Same story in the courts, policing, HMRC, the NHS, councils etc…
Austerity budgets have consequences, and we’ve been feeling it quite severely in almost every public service since 2010.
Just stop taking everybody in we can’t fix everyone else problems
I am sorry I’ve no patience for this any more. If you arrived here illegally immediately deport them or detain them abroad if no country of origin can be found.
Our immigration system is being overwhelmed because it was never designed to cope with these numbers.
We adopted the Australian points based system for legal migration. Maybe we should also adopt their policy for dealing with illegal migrants too.
In 2012 they started their offshoring policy by sending some people who came to the country by sea for asylum processing.
Then in 2013 Prime Minister Kevin Rudd expanded the scheme to everyone reaching the country by unofficial boat and declared that no-one who arrived by this route would ever be allowed to resettle in Australia.
The Australian military began escorting small boats to the edge of its territorial waters.
Not only did the number of boats landing drop, the number of attempts dropped significantly too to almost zero since then.
There is a proven solution to this problem but it would rely on the government being brave enough to implement it.
The Guardian should be happy. The incessant need for numbers over quality means we issue for more than deserve to be. Which is in part why our grant rate is triple the rest of Europes and what ours used to be only a decade or two ago.
Just close the department, save money. You let them all stay anyway.
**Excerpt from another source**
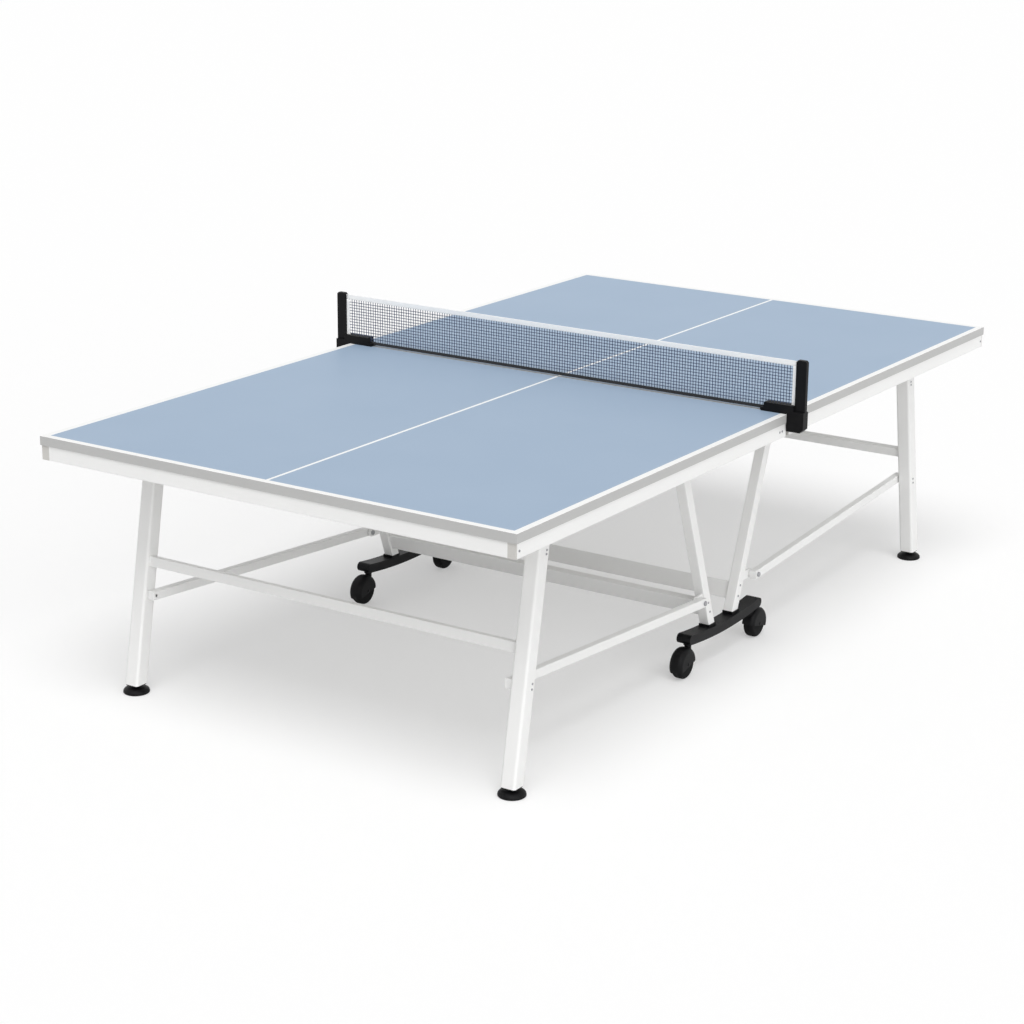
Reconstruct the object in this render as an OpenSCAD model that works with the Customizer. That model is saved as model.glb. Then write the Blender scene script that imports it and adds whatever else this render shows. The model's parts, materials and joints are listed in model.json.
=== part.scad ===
// Folding table tennis table on a rolling centre carriage, with its net set.
// Origin: middle of the table, on the floor. X runs along the table, Y across it, Z up.

/* [Table top] */
// Length of the whole playing surface
table_length = 2740; // [2000:10:2800]
// Width of the playing surface
table_width = 1525; // [1300:5:1600]
// Height of the playing surface above the floor
table_height = 760; // [740:1:780]
// Gap between the two half tops
centre_gap = 6; // [6:0.5:12]
// Thickness of the playing board
board_thickness = 18; // [12:1:19]
// Height of the strip round the board's edge
edge_height = 25; // [20:1:30]
// Thickness of the strip round the board's edge
edge_thickness = 2; // [1:0.5:3]

/* [Under frame] */
// Height of the side and end rails, from the underside of the board
apron_height = 47; // [40:1:60]
// Width of the side and end rails
apron_width = 25; // [20:1:30]
// How far the rails stand back from the board's edge
apron_inset = 3; // [3:0.5:8]
// Wall of every steel tube
tube_wall = 1.5; // [1:0.25:2]
// Thickness of the plastic end caps of the rails
cap_thickness = 3; // [2:0.5:6]
// Size of the stiffener under the middle of each board
joist_size = 25; // [16:1:30]

/* [Outer legs] */
// Side of the square outer leg tube
leg_size = 46; // [36:1:50]
// Corner radius of the outer leg tube
leg_radius = 8; // [4:1:12]
// Distance from the table's long edge to the centre of the outer legs
leg_inset = 133.5; // [110:0.5:150]
// Distance from the table's end to the outer leg's pivot
leg_pivot_inset = 310; // [290:1:330]
// Depth of the outer leg's pivot below the board
leg_pivot_drop = 37; // [32:1:42]
// Distance from the table's end to the place where the leg's line meets the floor
foot_inset = 185; // [150:1:220]
// Height of the end stretcher's middle
stretcher_z = 372; // [355:1:420]
// Height of the end stretcher's tube
stretcher_height = 28; // [20:1:34]
// Width of the end stretcher's tube
stretcher_width = 22; // [16:1:28]
// Diameter of the levelling foot
foot_diameter = 74; // [60:1:90]
// Height of the levelling foot's disc
foot_height = 17; // [14:1:20]

/* [Centre carriage] */
// Side of the square inner leg tube
inner_leg_size = 32; // [28:1:34]
// Distance from the table's middle to the bottom of the inner legs
inner_foot_x = 70; // [60:1:78]
// Height of the inner legs' bottom above the beam's middle
inner_foot_rise = 9; // [7:1:14]
// Distance from the table's middle to the top of the inner legs
inner_top_x = 286; // [275:1:300]
// Depth of the top of the inner legs below the board
inner_top_drop = 20; // [14:1:26]
// Distance from the table's middle to the fold pivot of each half
fold_x = 175; // [172:1:180]
// Depth of the fold pivot of each half below the board
fold_drop = 10; // [9:0.5:11]
// Radius of the fold pivot pins
fold_pin_radius = 6; // [4:0.5:6.5]
// Height of the lower crossbar's tube
crossbar_height = 50; // [40:1:54]
// Width of the lower crossbar's tube
crossbar_width = 20; // [16:1:24]
// Height of the lower crossbar's middle
crossbar_z = 176; // [172:1:200]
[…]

Edit: sorry I misread applications instead of decisions. But the core of the rest of my answer is valid. There is THE book and you can read it for yourself.
There no excuse for that at all. The rules are all on line. You can read the actual book the Home Office staff work to.
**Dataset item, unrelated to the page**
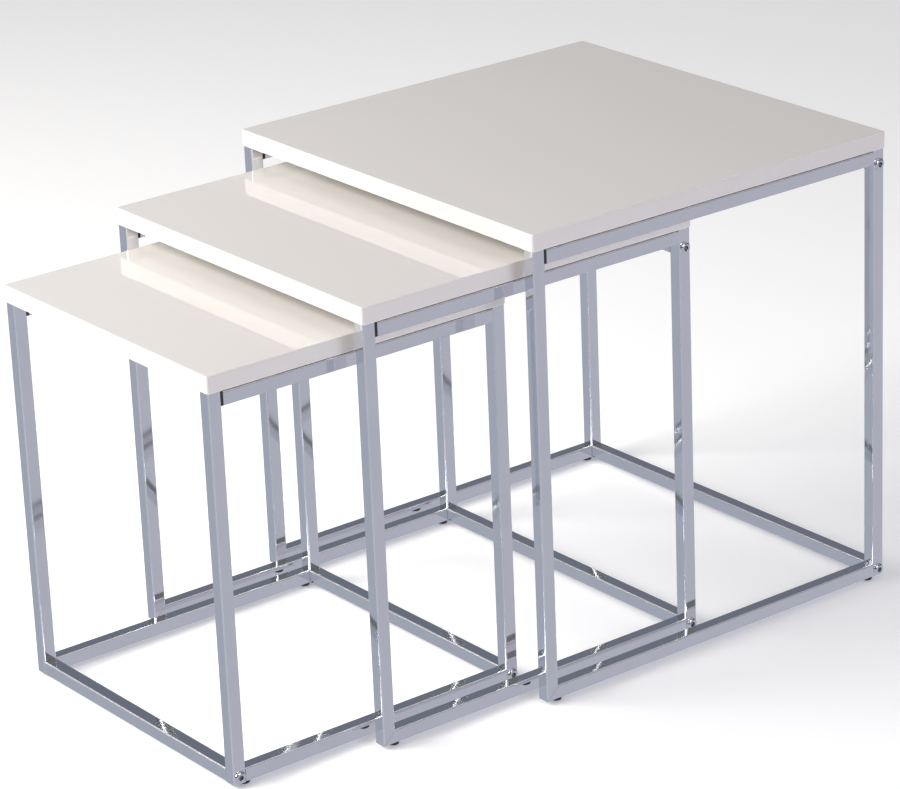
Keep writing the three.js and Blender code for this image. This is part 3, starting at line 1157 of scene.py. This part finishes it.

I successfully applied for settlement visas for two children, relatives of my wife, to come and live with us in the UK. I read the rules and arrived with paperwork covering all the points they asked for. I was shocked at the number of people applying for visas, often with a professional adviser with them, who didn’t have all the information or were unsure of their answers.
It’s not rocket science especially when the rules for any particular type of application are clear and you can print them off to work to.
Labour are good at pointing out the mistakes of the past 14 years of government. Now they just have to prove themselves better. They have the added complication that they will never be able to satisfy either the right wing, or their own left.